The basis for this proposal is an interconnected farm and food systems model that borrows from precedents we see in Hardwick, Montpelier and the Mad River Valley. The idea is to make every inch embody the latest agricultural research and education and manifest UVM’s expertise in food systems that spans all of its colleges and departments.

The plan calls for connecting research and education at the Miller Research Center and Horticulture Research Center, creating a whole system approach to sustainable farming whose methods span animals and plants to food products while converting wastes into resources and demonstrating best environmental practices.

Back in October 2009, the CALS advisory board pressed the College’s leadership to infuse the blueprints with “vision, energy, a champion, master plan, homage to the present while building for the future.” They called for the farms to be emblematic of all that UVM is doing for Vermont food systems, agriculture and life science research.

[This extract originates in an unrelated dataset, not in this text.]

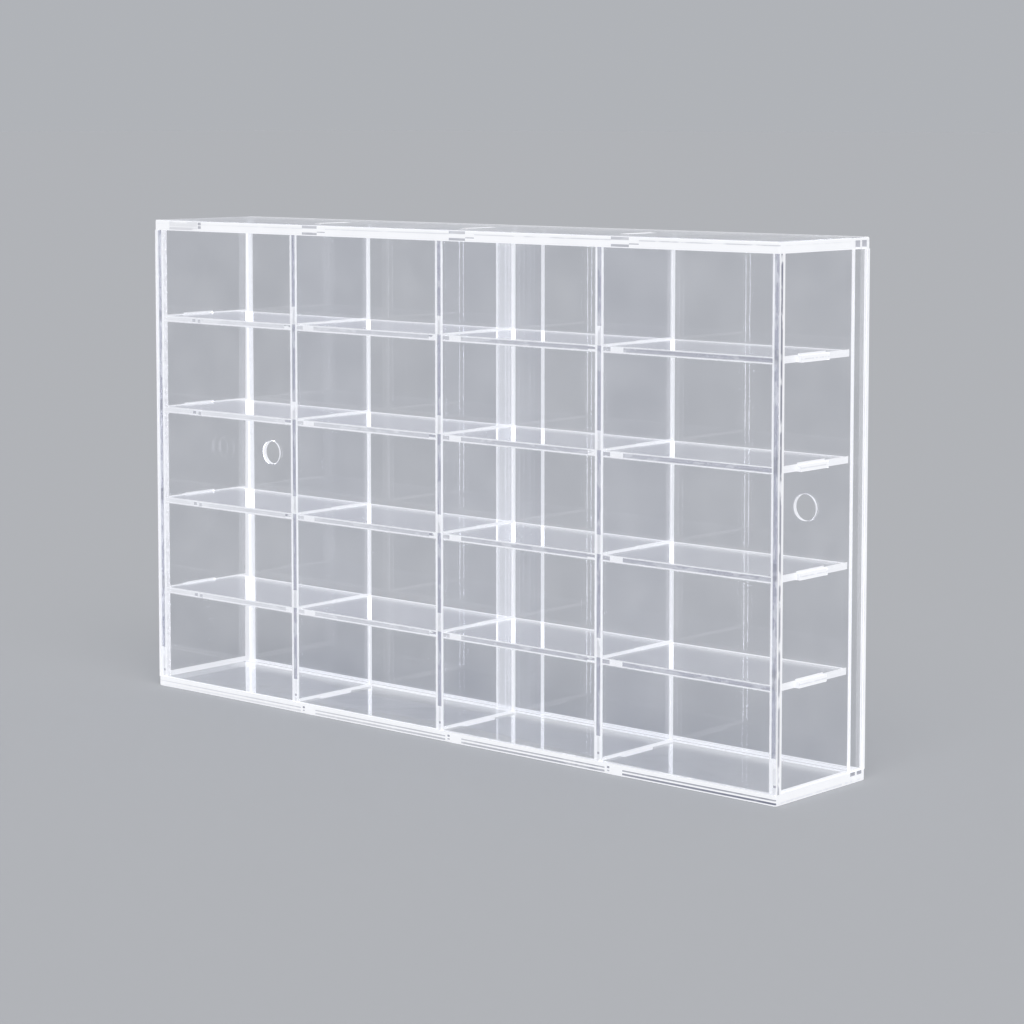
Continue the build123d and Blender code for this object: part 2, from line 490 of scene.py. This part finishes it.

They talked about it as the first visible introduction of UVM to anyone traveling the highway to Burlington.

“UVM Farms should be “the signature place that is iconic to the university; puts the University on the map – not a bigger footprint, a smarter one,” Mim Nelson told fellow CALS advisory board members last year. Nelson is Director of the John Hancock Research Center on Physical Activity, Nutrition and Obesity Prevention at Tuft University Friedman and author of 10 books.

“The Miller Research Center could become the embodiment of the food system spire,” echoed Bob Paquin, Vermont executive director of the USDA Farm Service Agency.

Current ideas include:

  • Housing for about 200 cattle including the student-managed CREAM herd (Cooperative for Real Education in Agricultural Management) and additional lactating and young cattle and facilities for small ruminants.
  • A compost facility to support a curriculum that is taught in only a handful of universities nationwide, yet is gaining influence as a sustainable practice.
  • Moving the Center for Sustainable Agriculture and UVM Extension from their off-campus location to the UVM Farms.
  • Expanding the Farmer Training Program, a new summer curriculum to the UVM Farms.
  • Launching more summer course programs that take advantage of the growing season as prime time for on-farm education and research.

Also on the table are options for grass pasturing, organic soil management, biochar facility, kitchen and food lab, aquaculture pond and biofuel production facility, to name a few.

“The next steps are to obtain approval of the design concepts from University administration and Board of Trustees and then start fundraising, says Vogelmann. “I am eager to get this project going, so that we can integrate our academic programs and research into a modern food systems campus that will be invaluable for the entire University.”